Locate each line containing the string "transform" and copy it out.

3D code data
((

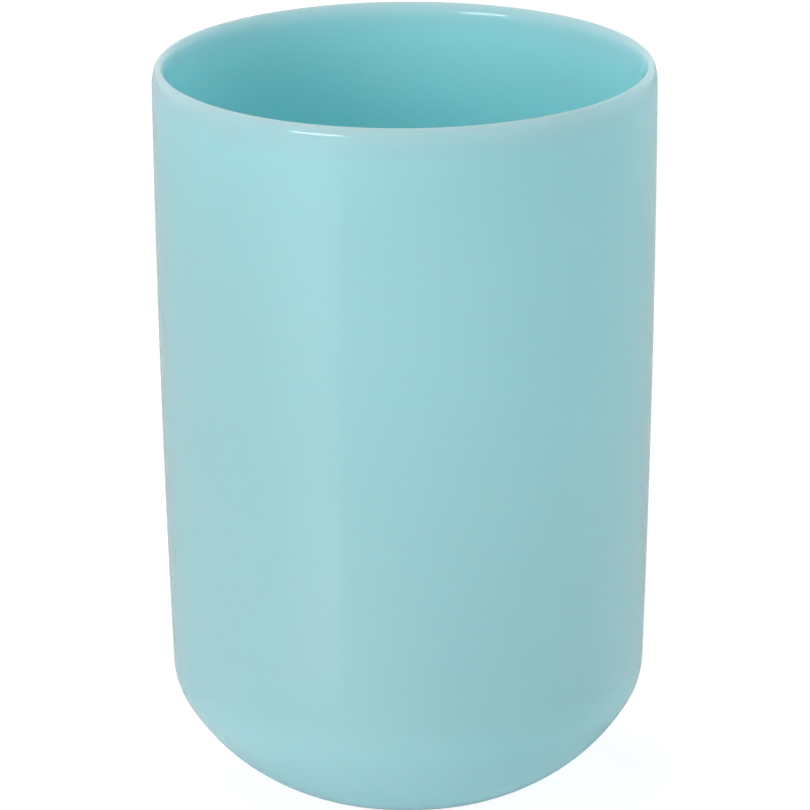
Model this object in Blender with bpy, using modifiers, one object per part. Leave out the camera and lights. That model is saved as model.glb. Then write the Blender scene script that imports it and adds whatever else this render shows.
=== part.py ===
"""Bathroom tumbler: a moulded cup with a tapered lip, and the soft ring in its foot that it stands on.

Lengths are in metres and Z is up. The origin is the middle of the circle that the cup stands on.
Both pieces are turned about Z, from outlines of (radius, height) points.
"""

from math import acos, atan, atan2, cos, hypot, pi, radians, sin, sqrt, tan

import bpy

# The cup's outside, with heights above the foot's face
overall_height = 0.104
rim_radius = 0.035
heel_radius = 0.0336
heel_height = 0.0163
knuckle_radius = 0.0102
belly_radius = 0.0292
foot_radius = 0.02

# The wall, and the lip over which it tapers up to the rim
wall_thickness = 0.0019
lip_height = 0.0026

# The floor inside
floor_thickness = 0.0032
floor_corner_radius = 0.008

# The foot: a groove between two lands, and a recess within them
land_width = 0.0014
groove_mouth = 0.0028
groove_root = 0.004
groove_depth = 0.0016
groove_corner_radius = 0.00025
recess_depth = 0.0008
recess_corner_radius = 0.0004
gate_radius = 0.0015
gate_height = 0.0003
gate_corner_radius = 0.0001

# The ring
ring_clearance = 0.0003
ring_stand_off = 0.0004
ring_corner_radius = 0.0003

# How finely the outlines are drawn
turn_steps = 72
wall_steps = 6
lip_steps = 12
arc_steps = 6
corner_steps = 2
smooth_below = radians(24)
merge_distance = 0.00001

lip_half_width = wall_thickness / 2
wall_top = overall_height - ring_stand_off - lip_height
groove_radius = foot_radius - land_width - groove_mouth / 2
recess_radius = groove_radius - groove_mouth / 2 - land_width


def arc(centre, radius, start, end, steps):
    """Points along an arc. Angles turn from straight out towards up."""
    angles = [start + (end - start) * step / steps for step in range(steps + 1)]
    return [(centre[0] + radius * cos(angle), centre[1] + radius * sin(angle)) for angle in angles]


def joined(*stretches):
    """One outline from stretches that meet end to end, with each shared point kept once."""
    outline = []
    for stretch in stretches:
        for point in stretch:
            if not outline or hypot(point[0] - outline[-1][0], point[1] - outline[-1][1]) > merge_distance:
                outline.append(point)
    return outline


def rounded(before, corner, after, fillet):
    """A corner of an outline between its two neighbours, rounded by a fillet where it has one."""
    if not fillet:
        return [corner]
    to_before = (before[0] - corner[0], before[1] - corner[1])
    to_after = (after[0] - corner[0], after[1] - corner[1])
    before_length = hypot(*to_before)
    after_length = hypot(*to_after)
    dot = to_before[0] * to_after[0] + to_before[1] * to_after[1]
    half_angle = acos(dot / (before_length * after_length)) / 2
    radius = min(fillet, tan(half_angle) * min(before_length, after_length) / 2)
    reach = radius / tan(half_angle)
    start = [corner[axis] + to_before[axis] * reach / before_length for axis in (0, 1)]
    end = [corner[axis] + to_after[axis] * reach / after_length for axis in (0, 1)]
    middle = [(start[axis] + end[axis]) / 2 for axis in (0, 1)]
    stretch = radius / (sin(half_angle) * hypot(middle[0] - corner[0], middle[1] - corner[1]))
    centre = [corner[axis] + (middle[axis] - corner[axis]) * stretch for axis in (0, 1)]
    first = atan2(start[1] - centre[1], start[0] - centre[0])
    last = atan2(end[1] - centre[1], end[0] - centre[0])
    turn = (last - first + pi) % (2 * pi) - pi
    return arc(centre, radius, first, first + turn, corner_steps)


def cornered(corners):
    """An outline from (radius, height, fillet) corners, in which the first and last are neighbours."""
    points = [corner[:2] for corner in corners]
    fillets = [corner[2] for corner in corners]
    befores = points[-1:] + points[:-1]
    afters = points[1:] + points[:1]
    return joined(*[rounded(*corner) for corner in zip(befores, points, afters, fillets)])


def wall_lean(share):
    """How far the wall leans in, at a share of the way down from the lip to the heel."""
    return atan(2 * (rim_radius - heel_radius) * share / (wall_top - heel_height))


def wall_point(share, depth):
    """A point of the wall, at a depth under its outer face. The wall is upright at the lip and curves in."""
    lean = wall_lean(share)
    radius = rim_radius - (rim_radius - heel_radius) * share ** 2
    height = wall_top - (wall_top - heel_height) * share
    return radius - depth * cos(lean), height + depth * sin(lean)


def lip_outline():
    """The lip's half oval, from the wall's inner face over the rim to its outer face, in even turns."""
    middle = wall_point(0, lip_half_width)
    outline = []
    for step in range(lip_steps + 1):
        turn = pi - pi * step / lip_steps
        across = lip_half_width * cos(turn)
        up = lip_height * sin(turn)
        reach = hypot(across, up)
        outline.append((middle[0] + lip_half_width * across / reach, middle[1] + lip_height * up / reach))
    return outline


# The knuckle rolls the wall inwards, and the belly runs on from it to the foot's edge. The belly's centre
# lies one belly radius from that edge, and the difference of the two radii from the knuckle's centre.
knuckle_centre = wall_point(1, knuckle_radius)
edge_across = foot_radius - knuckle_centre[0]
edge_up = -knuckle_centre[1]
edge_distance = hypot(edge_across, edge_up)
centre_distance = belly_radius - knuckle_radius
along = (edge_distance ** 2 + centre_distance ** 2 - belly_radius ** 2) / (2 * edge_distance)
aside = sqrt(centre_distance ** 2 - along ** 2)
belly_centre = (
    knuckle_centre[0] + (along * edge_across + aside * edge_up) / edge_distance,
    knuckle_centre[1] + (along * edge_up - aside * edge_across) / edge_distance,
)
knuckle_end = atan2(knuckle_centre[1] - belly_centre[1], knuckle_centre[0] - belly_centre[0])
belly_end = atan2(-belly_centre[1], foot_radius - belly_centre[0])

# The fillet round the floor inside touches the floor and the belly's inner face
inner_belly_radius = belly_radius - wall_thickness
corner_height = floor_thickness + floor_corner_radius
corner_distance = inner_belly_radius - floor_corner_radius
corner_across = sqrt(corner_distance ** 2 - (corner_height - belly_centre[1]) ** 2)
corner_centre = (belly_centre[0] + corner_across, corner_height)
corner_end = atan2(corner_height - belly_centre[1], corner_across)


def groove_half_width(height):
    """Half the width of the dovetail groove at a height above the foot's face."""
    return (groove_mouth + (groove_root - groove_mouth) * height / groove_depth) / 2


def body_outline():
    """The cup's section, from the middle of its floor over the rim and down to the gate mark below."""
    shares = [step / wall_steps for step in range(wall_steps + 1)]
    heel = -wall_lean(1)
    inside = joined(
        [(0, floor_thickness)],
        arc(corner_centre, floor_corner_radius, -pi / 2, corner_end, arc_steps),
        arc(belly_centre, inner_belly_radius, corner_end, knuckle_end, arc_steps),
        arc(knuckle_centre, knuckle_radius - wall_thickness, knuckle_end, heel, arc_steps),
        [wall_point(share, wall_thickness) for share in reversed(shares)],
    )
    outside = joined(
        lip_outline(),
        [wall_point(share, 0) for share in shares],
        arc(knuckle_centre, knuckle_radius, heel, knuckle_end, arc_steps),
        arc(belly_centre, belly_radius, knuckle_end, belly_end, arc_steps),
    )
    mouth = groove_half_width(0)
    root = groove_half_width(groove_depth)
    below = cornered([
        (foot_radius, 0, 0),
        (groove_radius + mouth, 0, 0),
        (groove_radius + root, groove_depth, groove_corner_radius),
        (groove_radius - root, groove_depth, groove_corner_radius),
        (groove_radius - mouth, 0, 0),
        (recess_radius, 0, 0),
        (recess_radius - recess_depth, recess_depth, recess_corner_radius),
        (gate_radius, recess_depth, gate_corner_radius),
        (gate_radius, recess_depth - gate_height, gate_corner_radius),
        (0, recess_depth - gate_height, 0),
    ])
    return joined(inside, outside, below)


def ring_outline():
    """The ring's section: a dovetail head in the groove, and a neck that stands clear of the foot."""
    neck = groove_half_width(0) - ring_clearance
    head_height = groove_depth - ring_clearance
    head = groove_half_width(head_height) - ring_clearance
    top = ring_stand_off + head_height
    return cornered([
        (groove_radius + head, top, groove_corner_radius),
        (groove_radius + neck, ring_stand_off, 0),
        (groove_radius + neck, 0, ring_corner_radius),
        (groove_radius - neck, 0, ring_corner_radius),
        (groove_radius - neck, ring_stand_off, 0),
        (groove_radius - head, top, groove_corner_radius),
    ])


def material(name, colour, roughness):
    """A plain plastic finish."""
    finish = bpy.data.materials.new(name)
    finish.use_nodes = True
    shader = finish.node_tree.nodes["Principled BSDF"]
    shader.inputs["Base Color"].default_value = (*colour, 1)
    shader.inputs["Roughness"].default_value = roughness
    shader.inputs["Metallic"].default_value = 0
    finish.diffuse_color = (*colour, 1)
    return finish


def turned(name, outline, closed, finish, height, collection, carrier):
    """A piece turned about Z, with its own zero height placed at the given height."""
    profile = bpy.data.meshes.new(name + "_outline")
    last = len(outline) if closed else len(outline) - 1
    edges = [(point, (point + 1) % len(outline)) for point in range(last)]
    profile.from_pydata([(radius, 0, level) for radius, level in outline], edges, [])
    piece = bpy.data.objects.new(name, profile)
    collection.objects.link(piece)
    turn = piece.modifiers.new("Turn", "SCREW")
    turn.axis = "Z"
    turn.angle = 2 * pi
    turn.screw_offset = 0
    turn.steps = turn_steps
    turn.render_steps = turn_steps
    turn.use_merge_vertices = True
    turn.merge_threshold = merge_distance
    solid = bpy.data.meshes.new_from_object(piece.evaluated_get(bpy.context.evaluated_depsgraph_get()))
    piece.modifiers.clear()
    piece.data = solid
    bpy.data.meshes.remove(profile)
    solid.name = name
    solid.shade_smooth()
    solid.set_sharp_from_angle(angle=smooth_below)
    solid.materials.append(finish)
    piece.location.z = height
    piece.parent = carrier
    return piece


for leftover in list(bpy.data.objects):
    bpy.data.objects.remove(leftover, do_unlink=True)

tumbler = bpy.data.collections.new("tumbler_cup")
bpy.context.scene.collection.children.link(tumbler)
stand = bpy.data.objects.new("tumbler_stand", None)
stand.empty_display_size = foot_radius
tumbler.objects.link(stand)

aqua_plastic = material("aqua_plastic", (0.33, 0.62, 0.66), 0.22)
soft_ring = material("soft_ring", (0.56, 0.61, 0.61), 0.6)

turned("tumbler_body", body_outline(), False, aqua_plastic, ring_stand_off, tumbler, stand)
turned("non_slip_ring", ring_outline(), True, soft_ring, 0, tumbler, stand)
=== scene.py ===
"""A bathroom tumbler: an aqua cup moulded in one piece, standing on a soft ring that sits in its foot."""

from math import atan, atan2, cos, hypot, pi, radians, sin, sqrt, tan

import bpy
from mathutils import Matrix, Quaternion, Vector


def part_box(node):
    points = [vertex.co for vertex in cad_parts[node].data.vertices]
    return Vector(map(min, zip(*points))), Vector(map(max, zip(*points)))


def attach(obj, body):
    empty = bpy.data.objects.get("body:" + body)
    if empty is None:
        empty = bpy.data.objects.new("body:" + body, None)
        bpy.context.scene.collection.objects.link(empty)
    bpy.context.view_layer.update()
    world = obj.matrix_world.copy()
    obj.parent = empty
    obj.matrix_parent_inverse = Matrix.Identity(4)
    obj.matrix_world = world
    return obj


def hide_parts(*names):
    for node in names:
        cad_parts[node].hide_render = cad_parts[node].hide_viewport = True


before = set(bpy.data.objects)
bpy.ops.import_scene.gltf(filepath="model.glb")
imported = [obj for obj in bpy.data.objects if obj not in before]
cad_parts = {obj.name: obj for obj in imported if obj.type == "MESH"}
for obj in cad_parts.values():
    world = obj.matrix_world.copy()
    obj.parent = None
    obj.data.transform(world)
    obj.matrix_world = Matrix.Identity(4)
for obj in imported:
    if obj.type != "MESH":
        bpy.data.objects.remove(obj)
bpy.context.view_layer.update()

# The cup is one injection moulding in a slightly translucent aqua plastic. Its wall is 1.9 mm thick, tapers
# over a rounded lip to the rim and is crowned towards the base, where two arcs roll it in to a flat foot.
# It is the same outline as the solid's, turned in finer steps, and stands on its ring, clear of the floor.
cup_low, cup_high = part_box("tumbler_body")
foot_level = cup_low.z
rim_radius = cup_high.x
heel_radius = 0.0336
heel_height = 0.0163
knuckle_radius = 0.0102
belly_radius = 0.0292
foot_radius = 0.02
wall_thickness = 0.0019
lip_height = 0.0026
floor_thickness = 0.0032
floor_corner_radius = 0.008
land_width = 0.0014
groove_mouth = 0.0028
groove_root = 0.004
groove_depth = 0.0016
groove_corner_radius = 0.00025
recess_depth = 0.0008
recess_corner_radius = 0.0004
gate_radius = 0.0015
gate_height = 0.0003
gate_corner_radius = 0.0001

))
((

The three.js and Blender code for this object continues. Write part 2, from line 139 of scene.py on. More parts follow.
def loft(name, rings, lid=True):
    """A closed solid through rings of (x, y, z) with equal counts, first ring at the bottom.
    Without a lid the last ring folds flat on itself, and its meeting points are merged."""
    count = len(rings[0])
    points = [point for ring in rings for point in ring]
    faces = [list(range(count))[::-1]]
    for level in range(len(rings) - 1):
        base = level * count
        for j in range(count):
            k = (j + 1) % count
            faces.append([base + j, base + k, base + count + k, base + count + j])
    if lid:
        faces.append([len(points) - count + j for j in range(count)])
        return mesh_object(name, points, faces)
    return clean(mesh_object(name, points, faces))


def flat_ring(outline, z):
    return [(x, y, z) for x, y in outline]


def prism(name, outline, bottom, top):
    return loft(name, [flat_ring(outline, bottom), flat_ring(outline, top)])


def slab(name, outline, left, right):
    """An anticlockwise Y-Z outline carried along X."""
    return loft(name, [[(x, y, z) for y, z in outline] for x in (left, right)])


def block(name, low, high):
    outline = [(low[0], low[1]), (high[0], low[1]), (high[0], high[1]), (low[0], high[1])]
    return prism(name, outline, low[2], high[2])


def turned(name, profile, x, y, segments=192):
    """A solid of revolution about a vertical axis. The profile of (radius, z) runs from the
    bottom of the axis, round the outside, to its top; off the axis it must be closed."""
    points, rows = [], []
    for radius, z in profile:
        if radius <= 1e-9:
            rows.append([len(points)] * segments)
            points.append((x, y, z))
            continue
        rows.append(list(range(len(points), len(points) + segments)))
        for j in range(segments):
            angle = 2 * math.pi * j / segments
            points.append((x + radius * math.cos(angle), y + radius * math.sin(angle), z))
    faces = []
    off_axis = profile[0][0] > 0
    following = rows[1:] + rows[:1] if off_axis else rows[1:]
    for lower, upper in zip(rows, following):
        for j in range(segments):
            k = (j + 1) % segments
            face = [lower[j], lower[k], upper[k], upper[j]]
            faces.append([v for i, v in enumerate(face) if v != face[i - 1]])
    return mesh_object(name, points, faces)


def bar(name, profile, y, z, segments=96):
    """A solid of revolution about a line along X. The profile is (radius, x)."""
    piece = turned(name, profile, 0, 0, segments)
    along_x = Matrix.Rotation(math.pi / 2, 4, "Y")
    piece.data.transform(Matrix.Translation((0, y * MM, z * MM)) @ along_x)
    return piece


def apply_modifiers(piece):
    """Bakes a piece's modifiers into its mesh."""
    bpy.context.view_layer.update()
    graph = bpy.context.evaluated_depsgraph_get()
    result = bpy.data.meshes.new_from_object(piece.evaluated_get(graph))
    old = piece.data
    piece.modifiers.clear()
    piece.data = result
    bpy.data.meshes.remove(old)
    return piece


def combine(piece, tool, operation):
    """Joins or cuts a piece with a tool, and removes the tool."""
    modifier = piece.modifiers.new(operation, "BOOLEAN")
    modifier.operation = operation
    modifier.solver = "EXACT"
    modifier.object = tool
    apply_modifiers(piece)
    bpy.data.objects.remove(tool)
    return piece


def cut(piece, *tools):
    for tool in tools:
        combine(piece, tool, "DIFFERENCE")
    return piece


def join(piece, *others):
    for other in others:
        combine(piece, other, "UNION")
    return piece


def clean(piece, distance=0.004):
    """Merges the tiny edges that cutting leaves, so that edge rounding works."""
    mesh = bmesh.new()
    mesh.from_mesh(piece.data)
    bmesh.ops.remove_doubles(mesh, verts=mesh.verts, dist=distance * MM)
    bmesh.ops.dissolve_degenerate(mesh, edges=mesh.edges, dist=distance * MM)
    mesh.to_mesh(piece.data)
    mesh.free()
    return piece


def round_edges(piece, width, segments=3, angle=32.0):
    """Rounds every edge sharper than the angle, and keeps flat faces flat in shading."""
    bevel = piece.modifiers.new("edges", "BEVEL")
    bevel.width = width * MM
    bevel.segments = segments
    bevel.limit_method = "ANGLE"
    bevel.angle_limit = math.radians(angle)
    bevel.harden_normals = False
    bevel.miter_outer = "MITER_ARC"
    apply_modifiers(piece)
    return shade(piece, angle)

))

Result ::
    obj.data.transform(world)
    piece.data.transform(Matrix.Translation((0, y * MM, z * MM)) @ along_x)